Possibly originating from “chusma,” the term chonga serves as a technique in which 1.5 or second generation immigrant youth distance themselves from newly arrived adolescents. In Jillian Hernandez’ article, “Miss, You Look Like a Bratz Doll”: On Chonga Girls and Sexual-Aesthetic Excess,” Jose Esteban Muñoz’s is quoted defining “chusma” as follows :
“Chusmeria is, to a large degree, linked to a stigmatized class identity. Within Cuban culture, for instance, being called chusma might be a technique for the middle class to distance itself from the working class; it may be a barely veiled racial slur suggesting that one is too black; it sometimes connotes gender nonconformity. In the United States, the epithet chusma also connotes recent immigration and a general lack of “Americanness,” as well as excessive nationalism—that one is somewhat over the top about her Cubanness. The sexuality of individuals described as chusmas is also implicated. The proto- typical chusma’s sexuality is deemed excessive and flagrant—again, subverting conventions.”
Similarly, chongas in Miami embody an overtly sexualized stereotype and society looks down upon them for excessive make-up, revealing clothing, violent attitudes, and a strong Spanish accent. In fact, the popularization of the term demonstrates a cultural reproduction within immigrant communities of not only the Cuban chusma, but the Chicana chola and pachuca.
Just as pachucas were often viewed as violent and sexually promiscuous, the lyrics to the YouTube song, Chongalicious, attribute the same negative connotations to chongas. In the video, two girls dress up as chongas, and in tight short dresses they sing about the chonga’s frugal spending and extensive beauty regiments. Claiming not to be promiscuous, the girls’ suggestive dancing may imply otherwise. Reflective of my own experience as a 1.5 immigrant youth in Miami, the Youtube video demonstrates how popular culture tries to dispel itself away from anything chonga. Intertwining stereotypes of race, gender, and socio-economic status, second generation or 1.5 youth in Miami assign negative connotations to chongas perhaps because they feel chonga’s are not American enough, and are failing to assimilate into mainstream society.
Even though popular culture in Miami celebrates Spanish and Latin music, youths today implicitly warn their peers of “acting too much like an immigrant.” Teenage girls in Miami receive the message not to talk or sing too loud, not to listen to certain artists, and not to dress or dance a certain way for fear of being mistaken for a chonga. Unfortunately, this recent phenomenon chonga youth culture has not attracted enough attention from scholars and many questions are left unanswered: How do teenage girls who identify as chongas view themselves? Do some girls who identify as chongas see it as a derogatory term? Do girls labeled as chongas actually behave in a manner aligned with stereotypes coming from popular culture? What is the message immigrant children receive in school and in media today that leads them to assign negative connotations to groups associated with newly arrived immigrant children?
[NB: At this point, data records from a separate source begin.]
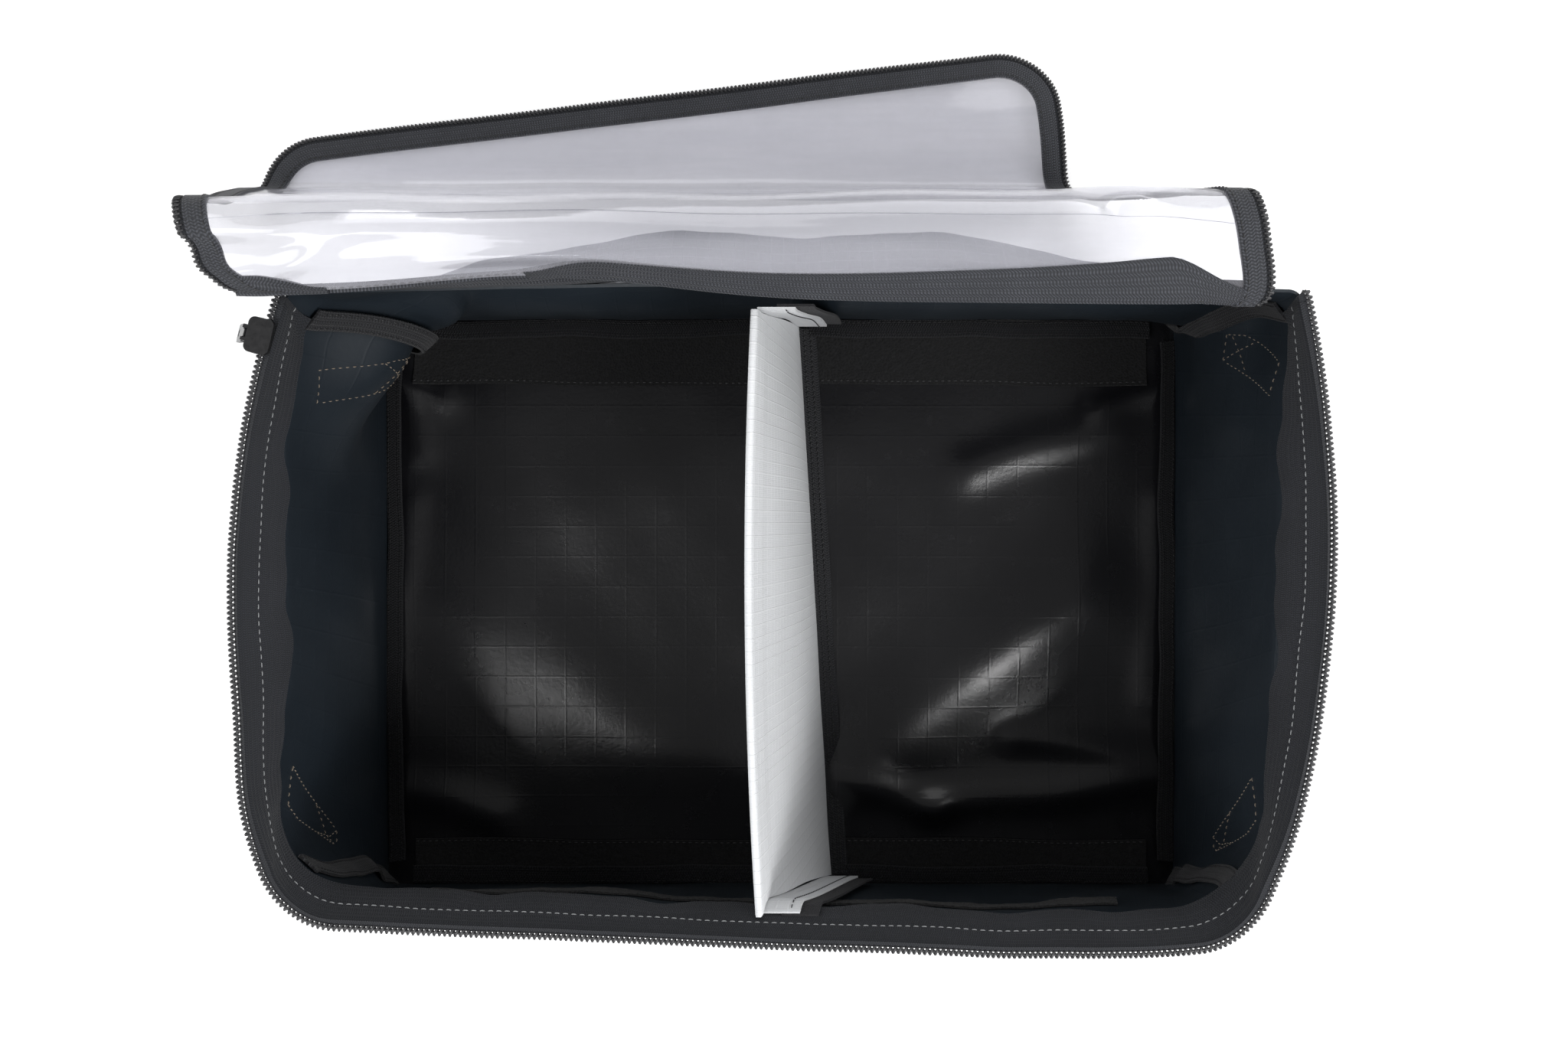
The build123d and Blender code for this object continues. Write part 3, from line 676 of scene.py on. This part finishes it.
def rim_zip():
    """The zip tape folded over the lip, a pale row of stitching, and the coil along the lip's edge."""
    u = np.linspace(5.55, 8 + 3.45, 620)
    path, normal, _, _ = wall_frame(u, lip_height)
    run = lengths(path)
    wave = 1.5 * np.sin(run / 13) + 1.1 * np.sin(run / 7.1 + 1) + 1.2 * np.sin(run / 31 + 2)
    rows = []
    for share, inwards in ((0, 0.9), (0.25, 1.0), (0.5, 1.1), (0.72, 1.3), (0.88, 1.6), (1, 1.9)):
        free = smooth((share - 0.6) / 0.4)
        height = lip_height - share * (tape_reach + 0.9 * wave)
        rows.append(on_wall(u, height, canvas + inwards + free * 0.5 * np.abs(np.sin(run / 9 + 1))))
    top = [on_wall(u, lip_height, inwards) + 1.3 * upright for inwards in (2.2, -1.0)]
    outside = [on_wall(u, lip_height - drop, -0.9) for drop in (1.5, 4.5, 8.0)]
    work = Work()
    work.sheet(np.stack(rows[::-1] + top + outside), 0.5, 0.5)
    _, tape_normal, _, _ = wall_frame(u, lip_height - 7)
    line = on_wall(u, lip_height - 6.5 + 0.25 * np.sin(run / 11), canvas + 1.75)
    work.stitches(line, -tape_normal, 1, 2.5, 1.5, 0.26)
    work.stitches(on_wall(u, lip_height - 5.5, -1.5), tape_normal, 1, 2.5, 1.5, 0.26)
    sides = ("front", "left", "right")
    work.settle("rim_zip_tape", [zip_tape, pale_thread], "zip_tape", "bag",
                [f"rim_zip_tape_{side}" for side in sides], 70)
    flat = unit(normal * [1, 1, 0])
    centre = path + flat * 2.3 + [0, 0, 1.5]
    work = Work()
    work.coil(centre, flat, upright, 0)
    work.tube(centre[::3], 0.7, 6, upright, 0)
    work.settle("rim_zip_coil", [nylon], "zip_coil", "bag", [f"rim_zip_coil_{side}" for side in sides], 80)


# ---- divider ----
divider_foot, divider_head = 6, rim_height - 8
clear_of_wall = 5.6


def divider_x(y, height):
    """The divider leans to the left and is twisted a little."""
    share = (height - divider_foot) / (divider_head - divider_foot)
    foot = 21 - 10 * y / 165
    head = -15.5 + 4.5 * (y / 150) ** 2 - 1.5 * y / 150
    sway = 2.4 * np.sin(y / 58 + 0.5) * np.sin(math.pi * share) + 3.5 * np.sin(math.pi * share)
    return foot + (head - foot) * share + sway


def divider_ends(height):
    """Where the divider stops short of the front and back walls."""
    front = on_wall(0.5 + 0 * height, height, canvas + clear_of_wall)[..., 1]
    back = wall_plan(4.5 + 0 * height, height)[..., 1] - canvas - clear_of_wall
    return front, back


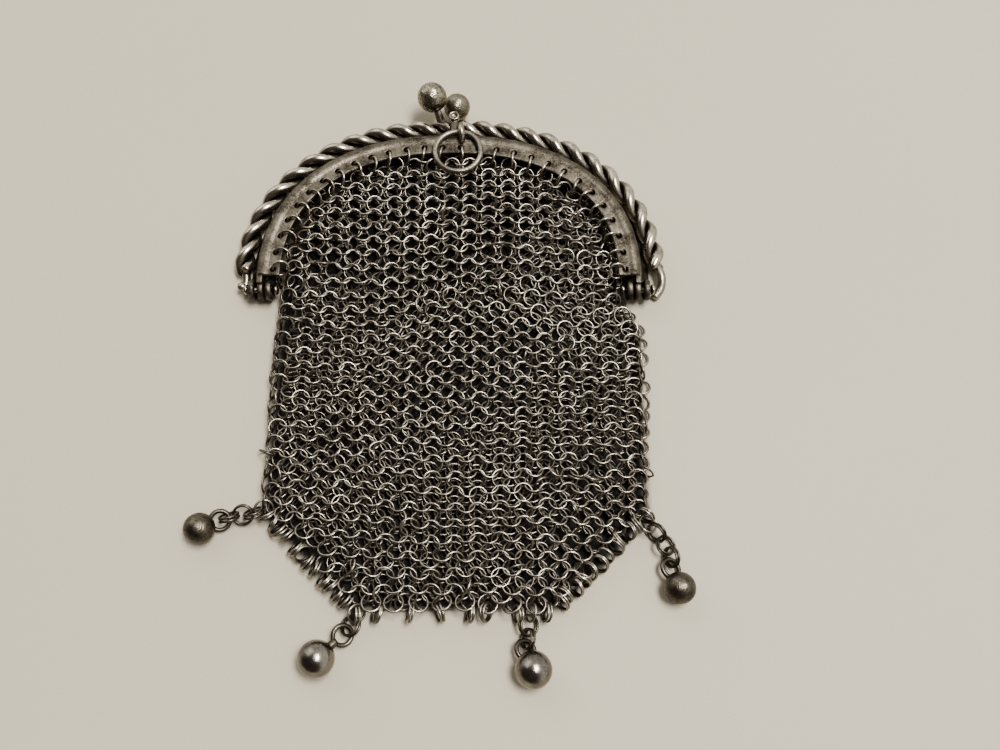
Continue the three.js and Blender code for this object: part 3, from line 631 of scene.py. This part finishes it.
def weave():
    """Middles, directions and face normals of all rings of the bag. A row's rings stand side by side and
    lean out of the bag's face by LINK_TILT, and the rows lean up and down in turn, half a ring aside,
    so that every ring runs through four others. Below the hinges a row goes round the whole bag, over
    a round fold at both sides; inside the arch, front and back rows end at the frame."""
    k = np.arange(ROWS)
    y = ROW_TOP - k * ROW_PITCH[0] - (ROW_PITCH[1] - ROW_PITCH[0]) * k * k / (2 * ROWS)
    lean = np.where(k % 2 == 0, 1.0, -1.0)
    shift = (k % 2) / 2

    # Rows round the bag
    low = y < ARCH_FOOT - 1.0
    yy = y[low][:, None]
    left, right = bag_side(yy, -1) - FOLD_IN, bag_side(yy, 1) - FOLD_IN
    wide_left = np.where(yy < BAG_CORNER[0] - BAG_LENGTH, BAG_LEFT - FOLD_IN, left)
    wide_right = np.where(yy < BAG_CORNER[1] - BAG_LENGTH, BAG_RIGHT - FOLD_IN, right)
    centre, flat = (wide_right - wide_left) / 2, wide_right + wide_left
    upper = bag_top(centre, yy) - LAYER / 2
    bend = (upper - BACK_LAYER) / 2
    total = 2 * flat + 2 * np.pi * bend
    s = (np.arange(COLUMNS)[None] + shift[low][:, None]) / COLUMNS * total
    s = (s + total / 2) % total - total / 2
    side, s = np.sign(s), np.abs(s)
    angle = np.clip((s - flat / 2) / bend, 0, np.pi)
    past = np.maximum(s - flat / 2 - np.pi * bend, 0)
    x = centre + side * (np.minimum(s, flat / 2) + bend * np.sin(angle) - past)
    z = BACK_LAYER + bend + bend * np.cos(angle)
    face = np.stack([side * np.sin(angle), 0 * x, np.cos(angle)], -1)
    y_all = np.broadcast_to(yy, x.shape)
    tilt = lean[low][:, None] * (1 - FOLD_UPRIGHT * np.sin(angle))
    keep = bag_corner_room(x, y_all, LOW_ROW) > RING_ROOM
    keep |= (np.sin(angle) > 0.1) & (bag_corner_room(x, y_all) > FOLD_ROOM)
    tube_rows = (x[keep], y_all[keep], z[keep], face[keep], tilt[keep])

    # Rows inside the arch
    yy = y[~low][:, None]
    x = (np.arange(-10, 11)[None] + shift[~low][:, None]) * ARCH_PITCH
    y_all = np.broadcast_to(yy, x.shape)
    keep = np.abs(x) < bag_side(yy, 1) - 0.9
    tilt = np.broadcast_to(lean[~low][:, None], x.shape)
    sets = [tube_rows]
    for outward, height in ((1.0, bag_top(x, y_all) - LAYER / 2), (-1.0, np.full(x.shape, BACK_LAYER))):
        face = np.zeros((*x.shape, 3))
        face[..., 2] = outward
        sets.append((x[keep], y_all[keep], height[keep], face[keep], tilt[keep]))
    x, y, z, face, tilt = (np.concatenate(column) for column in zip(*sets))
    under = smooth(-face[:, 2])
    y = y + row_lie(x, y) + under * BACK_SLIP[1] * (1 + 0.5 * np.sin(0.17 * x + 0.1 * y))
    x = x + under * BACK_SLIP[0] * (1 + 0.6 * np.sin(0.15 * y - 0.12 * x))
    centre = np.stack([x, y, z], 1)
    up = np.tile([0.0, 1.0, 0.0], (len(x), 1))
    aside = np.cross(up, face)
    v = np.cos(LINK_TILT) * up + (np.sin(LINK_TILT) * tilt)[:, None] * face
    return centre, aside, v, face


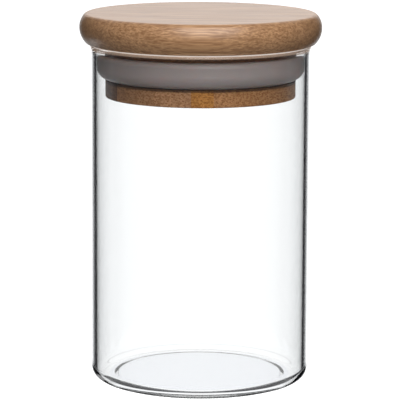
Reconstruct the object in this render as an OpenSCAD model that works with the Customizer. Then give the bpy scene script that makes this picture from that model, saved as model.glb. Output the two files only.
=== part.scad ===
// Lidded glass storage canister: a straight blown-glass jar and a turned bamboo
// lid, whose plug carries a wide silicone sealing ring.
// Millimetres. The origin is the middle of the footprint, with +Z up.

/* [Jar] */
// Outer diameter of the glass
jar_d = 65; // [50:0.5:90]
// Height of the glass from the table to the top of its rim
jar_h = 100.8; // [60:0.1:200]
// Thickness of the glass wall
wall_t = 1.6; // [1.2:0.05:2]
// Thickness of the glass floor
floor_t = 1.8; // [1.4:0.1:4]
// Radius of the outer corner between the wall and the underside
heel_r = 3.7; // [1.5:0.1:4.5]
// Radius of the inner corner between the wall and the floor
corner_r = 2.4; // [1:0.1:4]
// How far the fire-polished rim bulges past the outside of the wall
rim_bulge = 0.2; // [0:0.05:0.6]
// Width of the flat ring that the jar stands on
foot_w = 3.2; // [2:0.1:8]
// Depth of the shallow hollow inside that ring
punt_depth = 0.4; // [0.1:0.1:1]
// Width of the slope round the edge of that hollow
punt_slope = 1.2; // [0.5:0.1:3]

/* [Lid cap] */
// How far the cap stands out past the glass all round
cap_overhang = 3.4; // [1:0.1:8]
// Thickness of the cap
cap_t = 9; // [9:0.1:16]
// Height of the cap's widest level above its underside
cap_waist = 4.8; // [3:0.1:6]
// How far the cap's side draws in from its widest level to its underside
cap_lower_inset = 2.2; // [0.5:0.1:3]
// How far the cap's side draws in from its widest level to its top
cap_upper_inset = 1.8; // [0.5:0.1:3]
// Gap left between the glass rim and the cap
seat_gap = 0.1; // [0:0.05:0.5]

/* [Lid plug and seal] */
// Radial gap between the plug and the inside of the glass
plug_gap = 2.7; // [2.4:0.05:5]
// How far the plug reaches down below the cap
plug_h = 15.6; // [14.8:0.1:30]
// Radius of the plug's lower edge
plug_edge_r = 0.6; // [0.2:0.1:1.5]
// Height of the plug's lower lip, below the groove
lip_h = 5.2; // [2:0.1:5.5]
// Height of the groove and of the seal that fills it
seal_h = 8; // [6:0.1:9]
// Depth of the groove in the plug
groove_depth = 2; // [1:0.1:3]
// Radial gap between the seal and the inside of the glass
seal_gap = 0.15; // [0.05:0.05:0.5]
// Radius of the seal's upper outer corner
seal_upper_r = 1.9; // [0.5:0.1:2]
// Radius of the seal's lower outer corner
seal_lower_r = 4; // [0.5:0.1:4]

/* [Hidden] */
$fn = 96;
jar_r = jar_d / 2;
bore_r = jar_r - wall_t;
rim_r = (wall_t + rim_bulge) / 2;
punt_r = jar_r - heel_r - foot_w;
cap_r = jar_r + cap_overhang;
cap_z = jar_h + seat_gap;
plug_r = bore_r - plug_gap;
plug_z = cap_z - plug_h;
seal_r = bore_r - seal_gap;
seal_z = plug_z + lip_h;
groove_r = plug_r - groove_depth;
// How far a cutting shape runs past the face it cuts
past = 1;

// Radius of the arc that starts square to a line of length run and ends rise off it
function arc_radius(run, rise) = (run * run + rise * rise) / (2 * rise);

// Section of a round bar from its axis out to radius r, from y = 0 up to y = h,
// with its upper outer corner rounded to edge_r
module rounded_section(r, h, edge_r) {
    square([r - edge_r, h]);
    square([r, h - edge_r]);
    translate([r - edge_r, h - edge_r]) circle(edge_r);
}

// Section of half a disc, from its widest level at y = 0 up to its flat at y = h,
// with the side bowed so that it draws in by inset
module bowed_section(r, h, inset) {
    bow_r = arc_radius(h, inset);
    intersection() {
        square([r, h]);
        union() {
            square([r - bow_r, h]);
            translate([r - bow_r, 0]) circle(bow_r);
        }
    }
}

// Turns a section upside down about the level y = h
module flipped(h) {
    translate([0, h]) mirror([0, 1]) children();
}

// Section of the glass wall's outside, from the table up to the rim's middle
module jar_outside() {
    flipped(jar_h - rim_r) rounded_section(jar_r, jar_h - rim_r, heel_r);
}

// Section of the space inside the jar
module jar_inside() {
    depth = jar_h + past - floor_t;
    translate([0, floor_t]) flipped(depth) rounded_section(bore_r, depth, corner_r);
}

// Section of the hollow under the floor: a flat roof with a sloping edge
module punt() {
    roof_r = punt_r - punt_slope;
    polygon([[0, -past], [punt_r, -past], [punt_r, 0], [roof_r, punt_depth], [0, punt_depth]]);
}

// The glass: a straight tube closed by a flat floor, with a rounded rim
module glass_jar() {
    color([0.86, 0.91, 0.92, 0.45]) rotate_extrude() {
        difference() {
            jar_outside();
            jar_inside();
            punt();
        }
        translate([bore_r + rim_r, jar_h - rim_r]) circle(rim_r);
    }
}

// The cap: a bamboo disc with a bowed side, widest a little above its middle
module lid_cap() {
    color([0.80, 0.66, 0.52]) translate([0, 0, cap_z]) rotate_extrude() {
        flipped(cap_waist) bowed_section(cap_r, cap_waist, cap_lower_inset);
        translate([0, cap_waist]) bowed_section(cap_r, cap_t - cap_waist, cap_upper_inset);
    }
}

// The plug: a bamboo disc glued under the cap, grooved to hold the seal
module lid_plug() {
    color([0.62, 0.43, 0.26]) translate([0, 0, plug_z]) rotate_extrude() {
        difference() {
            flipped(plug_h) rounded_section(plug_r, plug_h, plug_edge_r);
            translate([groove_r, lip_h]) square([groove_depth + past, seal_h]);
        }
    }
}

// The seal: a silicone ring that fills the groove and bulges out to the glass
module gasket() {
    color([0.80, 0.78, 0.77]) translate([0, 0, seal_z]) rotate_extrude() {
        difference() {
            intersection() {
                flipped(seal_h) rounded_section(seal_r, seal_h, seal_lower_r);
                rounded_section(seal_r, seal_h, seal_upper_r);
            }
            square([groove_r, seal_h]);
        }
    }
}

glass_jar();
lid_cap();
lid_plug();
gasket();
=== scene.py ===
"""The looks of the lidded glass canister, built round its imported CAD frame.

Lengths are in metres and angles in degrees unless a name says otherwise. The jar stands on
z = 0 with its axis along +Z. Radii and heights come from the frame's own nodes.
"""
import math

import bmesh
import bpy
from mathutils import Matrix, Vector, noise


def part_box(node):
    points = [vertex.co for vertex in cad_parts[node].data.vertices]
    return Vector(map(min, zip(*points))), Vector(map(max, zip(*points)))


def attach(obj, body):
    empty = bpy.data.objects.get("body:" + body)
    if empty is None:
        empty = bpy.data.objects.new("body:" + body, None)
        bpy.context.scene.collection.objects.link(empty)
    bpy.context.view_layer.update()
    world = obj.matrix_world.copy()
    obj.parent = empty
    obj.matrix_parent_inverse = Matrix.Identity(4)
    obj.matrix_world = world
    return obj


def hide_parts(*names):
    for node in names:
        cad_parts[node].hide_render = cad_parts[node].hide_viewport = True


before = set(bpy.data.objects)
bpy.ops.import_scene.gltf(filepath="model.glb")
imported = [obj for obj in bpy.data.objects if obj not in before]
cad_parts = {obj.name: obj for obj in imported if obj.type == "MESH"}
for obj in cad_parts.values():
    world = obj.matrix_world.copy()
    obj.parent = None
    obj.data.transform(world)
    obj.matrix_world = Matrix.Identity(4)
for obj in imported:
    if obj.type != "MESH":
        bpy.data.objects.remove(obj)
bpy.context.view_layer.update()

MM = 0.001

# Glass: the wall, floor and corners that the node's box doesn't give. The punt is the hollow
# under the floor.
WALL = 1.6 * MM
FLOOR_T = 1.8 * MM
HEEL_R = 3.7 * MM
CORNER_R = 2.4 * MM
RIM_BULGE = 0.2 * MM
PUNT_R = 24.4 * MM
PUNT_SLOPE = 1.2 * MM
PUNT_RISE = 0.4 * MM
PUNT_EASE = 0.8 * MM
RIM_ARC_START = -20
GLASS_IOR = 1.474
GLASS_COLOUR = (0.985, 0.993, 0.995, 1)
GLASS_SHADOW = (0.93, 0.94, 0.94, 1)

# The rim is faintly matt and carries painted light: an emission, standing in for light piped up the
# wall, paints a white highlight line along its top and a warm painted reflection of the cap's wood
# just under it. Below: how far the rim hides the clear glass, its painted colour, and the strength of
# its painted glow. Depths below the top are in RIM_UNITs.
RIM_UNIT = 2.0 * MM
RIM_MATT_AND_PAINTED_GLOW = [(0.14, 0.95), (0.20, 0.24), (0.45, 0.24), (0.58, 0.0)]
RIM_PAINTED_COLOUR = [(0.14, (0.95, 0.92, 0.88)), (0.20, (0.90, 0.66, 0.50))]
RIM_PAINTED_GLOW = 0.5

# Lid cap: the level of its widest ring above its underside, and how far its side draws in
CAP_WAIST = 4.8 * MM
CAP_LOWER_INSET = 2.2 * MM
CAP_UPPER_INSET = 1.8 * MM
CAP_TOP_EASE = 0.7 * MM
CAP_FOOT_EASE = 0.6 * MM
SANDING_DEPTH = 0.04 * MM
SANDING_REPEAT = (60, 60, 150)

# Plug and seal
PLUG_EDGE_R = 0.4 * MM
GROOVE_DEPTH = 2.0 * MM
GROOVE_EASE = 0.25 * MM
SEAL_UPPER_R = 1.9 * MM
SEAL_LOWER_R = 4.0 * MM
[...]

Picture from Miami New Times.
I’m so glad someone chose to write about this. The negative attitude around new immigrants has persisted for far too long, and no matter what word is used (chonga and refee here, hick and campo elsewhere) it seems like there is never a positive relationship towards new immigrants. Why is this? And why are pereptions of Latinas always hyper-sexualized? This seems to be a problem across the nation regardless of the girls’ and women’s national origin. Ana the current manifestation of the misogynistic attitude in immigrant youth cultures could be an interesting digital project…
Along with the rejection of the “chonga” image, I wonder how immigrants who do not fall into this stereotype are affected. I myself am a Mexican-American who grew up in a predominantly latino community, but attended school with predominantly caucasian students. I grew up surrounded by the stereotype of mexican equivalent to the chonga- the “chola.” In my experience, anyone who did not fall into the “chola” category, was considered “white-washed.” This is a frustrating connection, because in a way it implies that those who do not fall under the chola category, are in some way rejecting the Mexican culture. For this reason, I actually came to despise the chola stereotype, as did many other people I knew. It’s very interesting, however, to consider the other side- the chola perspective. I never considered how those who do seem to fit this stereotype, feel about themselves or how they react to negative reactions from those who associate negative ideas with this image. I think that when it comes down to it, stereotypes about how any certain ethnicity should act creates tensions within that community.